John Ralston Saul said; “Economics should not lead our society. Democracy and democratic decision making should lead.”
This statement is not a denigration of economics per se. JRS does however denigrate current dominant mainstream economics from about 1970 to the present. What he is saying essentially is that the technical professions cannot lead our society. Their prescriptions and predilictions for action should never over-rule democratic decision making. Certainly, they can aspire to advise and seek to persuade but not to lead. JRS argues that in the period 1970 to the present we have elevated economics, or one form of economics namely neoclassical and monetarist economics, to a position of de facto leadership of our society. Political action is now circumscribed to that policy area and to that limited set of “solutions” ordained as permissible and workable by neoclassical and monetarist economics.
It becomes clear that the technical professions should not lead our society when we frame suggestions like this: “Scientists should lead our society” or “Doctors should lead our society” or to take the case which has become a sad reality “Economists should lead our society”. An even more egregious suggestion is “Lawyers should lead our society”! Technical professions see solutions to society’s problems and issues largely through the lens of their own profession.

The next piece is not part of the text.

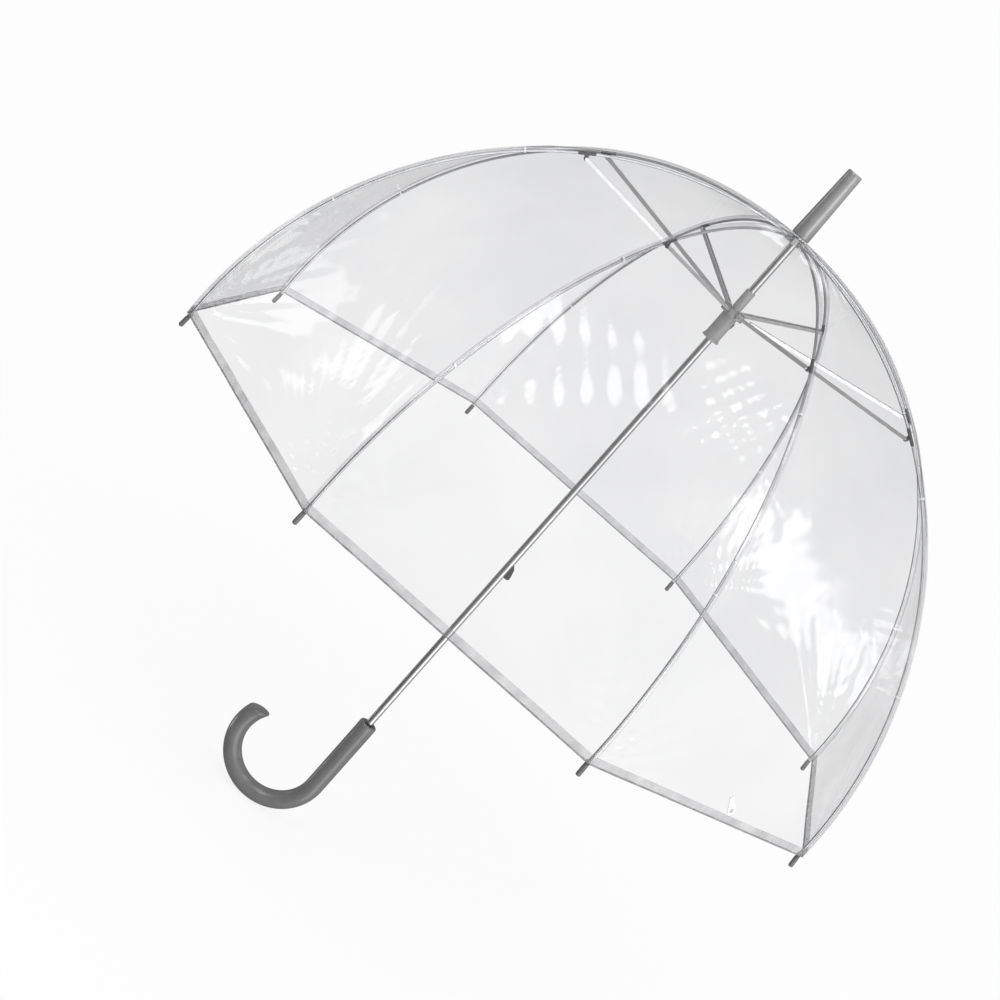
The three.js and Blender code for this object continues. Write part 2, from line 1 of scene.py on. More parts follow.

Thus to engineers, the solutions which present will be those which involve large engineering projects. (Witness Campbell Newman and his traffic tunnel obsession as Lord Mayor of Brisbane.) To nuclear scientists, the solutions will be more nuclear power stations. To lawyers, the solutions will be more legalism, especially more litigation and more obfuscation and deception.
Finally, to narrow ideological and unempirical economists (meaning in particular the neoclassical economists) the solutions will be the application of prescriptions from ideologically conditioned models, riddled with simplistic and idealised assumptions, which bear no relation to the real world and take no notice of the feelings, needs and hopes of real people. More broadly, economists, other than those who maintain a democratic, social and human focus wider than the limits of their technical profession, will tend to see solutions in terms of abstract values like “economic efficiency” or narrow formalistic targets like inflation rates or GDP growth. Placing the emphasis on full employment, a living wage, adequate welfare support, progressive taxation, broad equality and equity, along with good public education and public health is quite different. Here, finally, we have human or humanised values; programs designed to support the entire populace and not just a privileged minority.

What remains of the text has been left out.